Procter & Gamble Co., the world’s largest consumer-products company, posted first-quarter profit that topped analysts’ estimates, helped by lower costs and a slimmer stable of brands. Profit was $1.03 a share, excluding some items, Cincinnati-based P&G said in a statement on Tuesday. Analysts estimated 98 cents, on average.
Revenue was little changed at $16.5 billion, roughly matching analysts’ projections.
The results show Chief Executive Officer David Taylor is making progress on the $10 billion cost-cutting program he embarked on after taking the helm last year.

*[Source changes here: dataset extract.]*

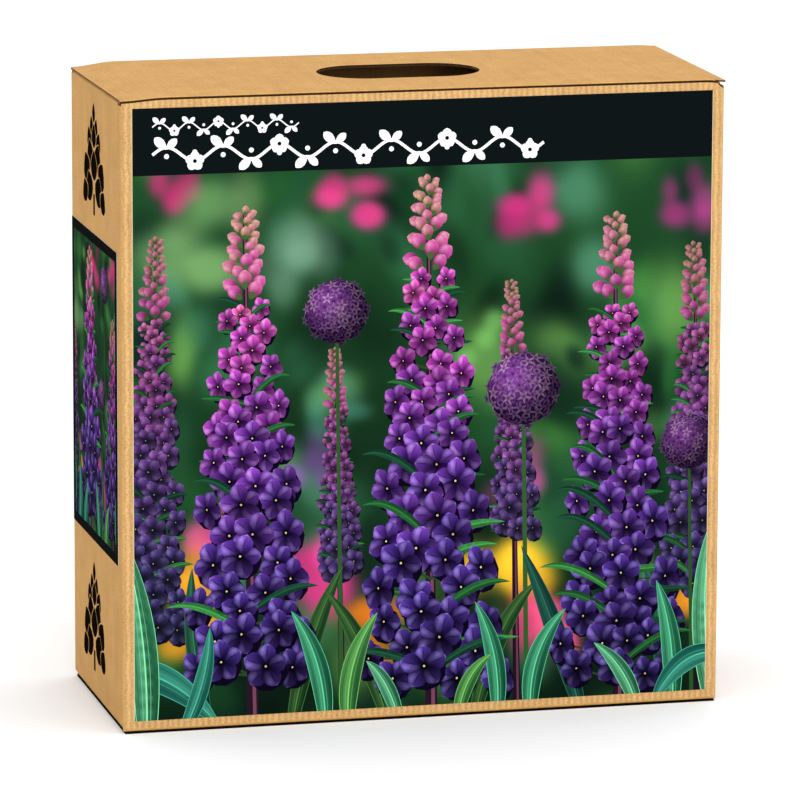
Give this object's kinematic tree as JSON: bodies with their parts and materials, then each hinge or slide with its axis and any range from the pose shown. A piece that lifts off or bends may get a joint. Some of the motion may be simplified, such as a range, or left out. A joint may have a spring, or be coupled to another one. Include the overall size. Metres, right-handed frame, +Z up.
{
  "type": "cardboard carry carton",
  "caption": "Upright corrugated kraft carton with a tuck-in hinged lid, a hand slot in the lid, and printed paper sheets on its front and sides.",
  "frame": {"origin": "middle of the carton's base, on the surface it stands on", "axes": "+Z up, the printed front faces -Y, +X to the right as seen from the front"},
  "size_m": [0.348, 0.144, 0.36],
  "materials": {
    "kraft_board": "matt uncoated kraft liner on corrugated board",
    "printed_paper": "offset printed coated paper, satin varnish"
  },
  "bodies": {
    "sleeve": {"front_wall": "kraft_board", "back_wall": "kraft_board", "left_wall": "kraft_board", "right_wall": "kraft_board", "glue_flap": "kraft_board", "base_outer_panel": "kraft_board", "base_inner_panel": "kraft_board", "base_flap_left": "kraft_board", "base_flap_right": "kraft_board", "front_print": "printed_paper", "left_print": "printed_paper", "right_print": "printed_paper"},
    "lid": {"lid_panel": "kraft_board", "tuck_flap": "kraft_board"},
    "left_flap": {"dust_flap_left": "kraft_board"},
    "right_flap": {"dust_flap_right": "kraft_board"}
  },
  "joints": [
    {"name": "lid_fold", "type": "hinge", "parent": "sleeve", "child": "lid", "pos_m": [0, 0.072, 0.36], "axis": [-1, 0, 0], "range_deg": [0, 175]},
    {"name": "left_flap_fold", "type": "hinge", "parent": "sleeve", "child": "left_flap", "pos_m": [-0.1737, 0, 0.3582], "axis": [0, -1, 0], "range_deg": [0, 87.5]},
    {"name": "right_flap_fold", "type": "hinge", "parent": "sleeve", "child": "right_flap", "pos_m": [0.1737, 0, 0.3582], "axis": [0, 1, 0], "range_deg": [0, 87.5]}
  ],
  "couplings": [
    {"joint": "left_flap_fold", "follows": "lid_fold", "ratio": 0.5},
    {"joint": "right_flap_fold", "follows": "lid_fold", "ratio": 0.5}
  ]
}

P&G also completed the divestiture of more than 40 beauty brands to Coty Inc. this month — a sale orchestrated by Taylor’s predecessor — allowing P&G to focus on reinvigorating its main household and personal-care businesses.
The shares rose 2.3 percent to $86 at 7:34 a.m. in early trading New York. The stock gained 5.9 percent this year through Monday.

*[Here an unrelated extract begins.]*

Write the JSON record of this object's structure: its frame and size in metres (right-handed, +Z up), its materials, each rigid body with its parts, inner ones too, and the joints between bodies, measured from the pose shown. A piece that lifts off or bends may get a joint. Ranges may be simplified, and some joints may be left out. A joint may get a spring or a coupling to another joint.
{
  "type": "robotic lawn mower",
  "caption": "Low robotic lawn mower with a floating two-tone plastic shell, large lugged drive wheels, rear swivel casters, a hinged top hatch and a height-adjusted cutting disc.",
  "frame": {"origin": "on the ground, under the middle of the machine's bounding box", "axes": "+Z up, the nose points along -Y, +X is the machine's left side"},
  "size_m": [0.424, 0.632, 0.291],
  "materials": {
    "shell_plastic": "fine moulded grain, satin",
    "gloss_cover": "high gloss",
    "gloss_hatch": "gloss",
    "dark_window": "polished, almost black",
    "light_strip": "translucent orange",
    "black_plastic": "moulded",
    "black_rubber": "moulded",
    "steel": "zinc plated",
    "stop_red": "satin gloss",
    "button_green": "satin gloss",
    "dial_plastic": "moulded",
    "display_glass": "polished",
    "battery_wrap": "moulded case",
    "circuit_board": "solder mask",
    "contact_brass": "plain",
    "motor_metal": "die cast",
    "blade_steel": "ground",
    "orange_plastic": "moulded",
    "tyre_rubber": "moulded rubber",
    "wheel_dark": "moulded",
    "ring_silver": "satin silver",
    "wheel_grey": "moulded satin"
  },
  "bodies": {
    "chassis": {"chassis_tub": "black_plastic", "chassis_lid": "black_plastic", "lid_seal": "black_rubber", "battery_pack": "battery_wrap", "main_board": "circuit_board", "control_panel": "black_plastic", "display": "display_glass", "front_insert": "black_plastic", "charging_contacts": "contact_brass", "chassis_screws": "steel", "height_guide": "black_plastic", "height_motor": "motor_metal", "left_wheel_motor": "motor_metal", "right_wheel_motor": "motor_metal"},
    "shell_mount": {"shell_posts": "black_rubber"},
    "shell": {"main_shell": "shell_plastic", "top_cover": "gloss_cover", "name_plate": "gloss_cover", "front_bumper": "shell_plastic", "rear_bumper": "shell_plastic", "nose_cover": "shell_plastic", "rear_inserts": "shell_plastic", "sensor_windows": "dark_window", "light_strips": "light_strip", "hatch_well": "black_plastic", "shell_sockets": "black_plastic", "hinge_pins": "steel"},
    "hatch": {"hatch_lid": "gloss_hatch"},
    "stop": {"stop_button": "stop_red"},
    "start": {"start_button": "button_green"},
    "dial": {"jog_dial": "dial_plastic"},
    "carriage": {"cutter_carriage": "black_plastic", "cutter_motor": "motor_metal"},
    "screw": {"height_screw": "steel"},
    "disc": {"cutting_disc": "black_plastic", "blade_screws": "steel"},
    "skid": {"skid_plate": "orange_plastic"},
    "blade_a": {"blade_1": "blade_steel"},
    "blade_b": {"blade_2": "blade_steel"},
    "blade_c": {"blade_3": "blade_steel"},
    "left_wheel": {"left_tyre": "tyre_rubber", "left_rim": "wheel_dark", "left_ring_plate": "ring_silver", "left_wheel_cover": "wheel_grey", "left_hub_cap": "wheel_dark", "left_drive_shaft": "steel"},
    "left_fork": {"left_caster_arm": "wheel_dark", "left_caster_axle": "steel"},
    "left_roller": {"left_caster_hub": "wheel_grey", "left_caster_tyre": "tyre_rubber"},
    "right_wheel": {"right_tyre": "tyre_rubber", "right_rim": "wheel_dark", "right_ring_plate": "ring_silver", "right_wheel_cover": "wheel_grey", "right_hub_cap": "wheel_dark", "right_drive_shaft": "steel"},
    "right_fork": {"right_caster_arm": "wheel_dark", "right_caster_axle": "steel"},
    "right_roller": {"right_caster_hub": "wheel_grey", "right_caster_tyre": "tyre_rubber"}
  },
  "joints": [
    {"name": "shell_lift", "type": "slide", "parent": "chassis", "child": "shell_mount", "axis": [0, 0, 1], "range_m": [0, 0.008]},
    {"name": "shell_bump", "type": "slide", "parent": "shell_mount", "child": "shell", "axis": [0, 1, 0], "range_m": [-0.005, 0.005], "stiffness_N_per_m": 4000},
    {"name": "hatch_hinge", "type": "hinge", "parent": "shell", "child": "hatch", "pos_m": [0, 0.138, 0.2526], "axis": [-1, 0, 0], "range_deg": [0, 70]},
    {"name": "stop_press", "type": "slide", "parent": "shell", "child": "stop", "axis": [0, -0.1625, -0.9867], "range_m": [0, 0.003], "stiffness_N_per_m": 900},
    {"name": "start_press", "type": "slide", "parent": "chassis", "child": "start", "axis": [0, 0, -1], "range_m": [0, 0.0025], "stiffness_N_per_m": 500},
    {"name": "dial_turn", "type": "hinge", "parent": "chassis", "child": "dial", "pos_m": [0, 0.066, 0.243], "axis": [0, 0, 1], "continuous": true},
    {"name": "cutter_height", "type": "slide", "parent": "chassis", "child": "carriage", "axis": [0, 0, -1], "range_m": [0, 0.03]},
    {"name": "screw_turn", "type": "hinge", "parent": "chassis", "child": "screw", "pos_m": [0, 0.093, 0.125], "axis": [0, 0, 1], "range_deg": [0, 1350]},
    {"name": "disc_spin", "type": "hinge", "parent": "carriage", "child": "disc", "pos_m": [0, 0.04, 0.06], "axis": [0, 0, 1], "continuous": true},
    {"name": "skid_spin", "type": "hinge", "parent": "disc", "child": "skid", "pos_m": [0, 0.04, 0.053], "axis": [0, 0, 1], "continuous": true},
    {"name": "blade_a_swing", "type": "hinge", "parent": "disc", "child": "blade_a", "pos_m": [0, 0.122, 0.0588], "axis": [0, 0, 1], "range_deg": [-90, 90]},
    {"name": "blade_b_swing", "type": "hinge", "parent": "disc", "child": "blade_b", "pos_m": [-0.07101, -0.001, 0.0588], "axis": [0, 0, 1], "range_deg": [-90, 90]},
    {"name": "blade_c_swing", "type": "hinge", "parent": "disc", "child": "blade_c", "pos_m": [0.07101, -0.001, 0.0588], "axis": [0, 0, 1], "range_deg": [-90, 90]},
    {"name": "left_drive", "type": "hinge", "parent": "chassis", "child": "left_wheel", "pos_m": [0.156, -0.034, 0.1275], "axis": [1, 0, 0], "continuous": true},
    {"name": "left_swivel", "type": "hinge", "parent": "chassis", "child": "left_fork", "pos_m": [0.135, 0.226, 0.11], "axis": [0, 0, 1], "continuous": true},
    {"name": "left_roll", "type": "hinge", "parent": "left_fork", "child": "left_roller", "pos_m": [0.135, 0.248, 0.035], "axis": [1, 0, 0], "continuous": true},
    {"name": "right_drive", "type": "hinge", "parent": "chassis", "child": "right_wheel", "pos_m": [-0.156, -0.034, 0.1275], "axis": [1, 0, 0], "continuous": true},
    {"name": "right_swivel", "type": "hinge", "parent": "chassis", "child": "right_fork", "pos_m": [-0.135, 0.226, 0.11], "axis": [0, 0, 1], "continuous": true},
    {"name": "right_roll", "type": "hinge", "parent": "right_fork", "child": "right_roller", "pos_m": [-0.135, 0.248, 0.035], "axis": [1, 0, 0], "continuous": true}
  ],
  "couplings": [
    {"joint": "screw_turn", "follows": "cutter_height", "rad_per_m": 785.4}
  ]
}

P&G also showed some signs of improvement on the demand side, with organic sales — a measure that excludes the effects of currency exchange-rate fluctuations as well as acquisitions and divestitures — rising in all of the company’s units.

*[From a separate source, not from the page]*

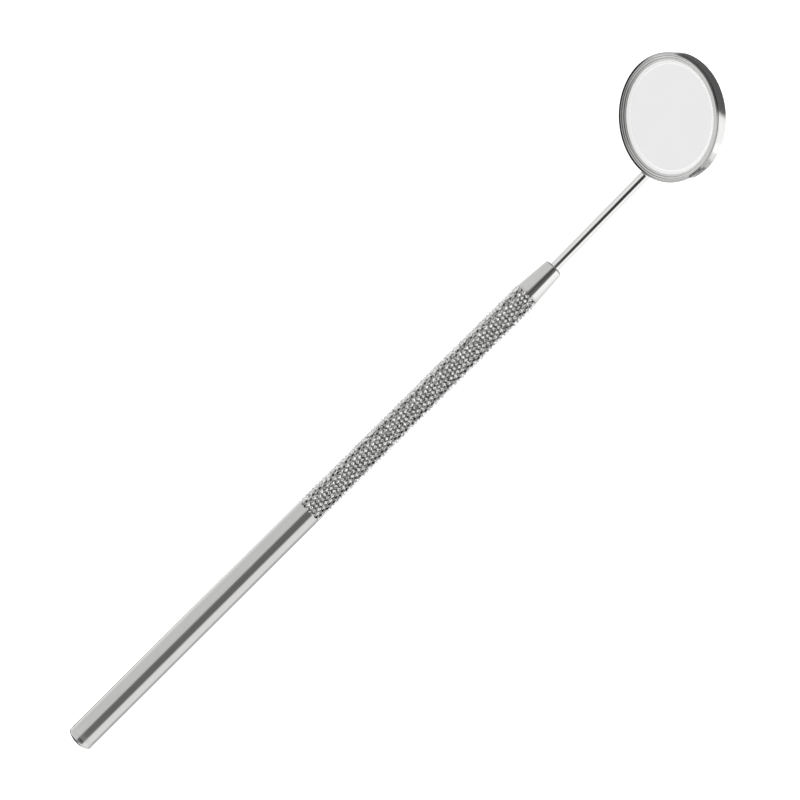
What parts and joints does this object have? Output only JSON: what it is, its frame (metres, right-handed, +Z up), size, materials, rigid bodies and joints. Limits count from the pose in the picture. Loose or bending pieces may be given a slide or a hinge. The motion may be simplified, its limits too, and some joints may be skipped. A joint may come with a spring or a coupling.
{
  "type": "mouth mirror",
  "caption": "Dental mouth mirror: a slim hollow steel handle with a knurled grip and tapered nose, and a round framed glass mirror on an angled stem that screws into the nose.",
  "frame": {"origin": "middle of the bottom of the whole object, on the surface that it lies on", "axes": "+X along the handle's axis towards the mirror head, +Z up from the surface that it lies on, +Y to the left of the handle, on the side that the mirror leans and faces"},
  "size_m": [0.1738, 0.023, 0.0198],
  "materials": {
    "handle_steel": "polished stainless steel, with a rolled diamond knurl on the grip",
    "plug_steel": "polished stainless steel dome",
    "weld_bead": "weld bead, ground and polished flush",
    "nose_steel": "turned and polished stainless steel",
    "thread_steel": "rolled thread, satin",
    "stem_steel": "polished stainless steel rod",
    "braze": "silver braze, slightly uneven",
    "cup_steel": "drawn and polished stainless steel",
    "seal": "pale grey sealing ring",
    "clear_glass": "flat polished glass with a ground edge",
    "reflective_film": "bright reflective metal film on the front of the glass",
    "bond": "thin grey adhesive behind the glass",
    "cushion": "thin pressed cushion"
  },
  "bodies": {
    "handle": {"handle_tube": "handle_steel", "rear_plug": "plug_steel", "rear_weld_ring": "weld_bead", "nose_bush": "nose_steel", "nose_weld_ring": "weld_bead"},
    "screw_thread": {"threaded_stud": "thread_steel"},
    "mirror_head": {"stem": "stem_steel", "stem_braze": "braze", "mirror_cup": "cup_steel", "edge_seal": "seal", "mirror_glass": "clear_glass", "mirror_coating": "reflective_film", "glass_adhesive": "bond", "backing_disc": "cushion"}
  },
  "joints": [
    {"name": "head_travel", "type": "slide", "parent": "handle", "child": "screw_thread", "axis": [1, 0, 0], "range_m": [0, 0.0045]},
    {"name": "head_turn", "type": "hinge", "parent": "screw_thread", "child": "mirror_head", "pos_m": [0.04096, -0.00463, 0.00275], "axis": [1, 0, 0], "range_deg": [0, 3600]}
  ],
  "couplings": [
    {"joint": "head_turn", "follows": "head_travel", "rad_per_m": 13963}
  ]
}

Sales by that measure advanced 3 percent in the grooming business, which includes Gillette shaving products. Organic sales climbed 3 percent in the beauty unit, which sells Pantene shampoo and Olay skincare products. The health care division, the maker of Crest toothpaste and Prilosec heartburn medicine, had the biggest organic sales increase at 7 percent.
P&G maintained its forecasts that organic sales would grow about 2 percent and adjusted earnings would increase at a mid-single-digit percentage rate in its current fiscal year.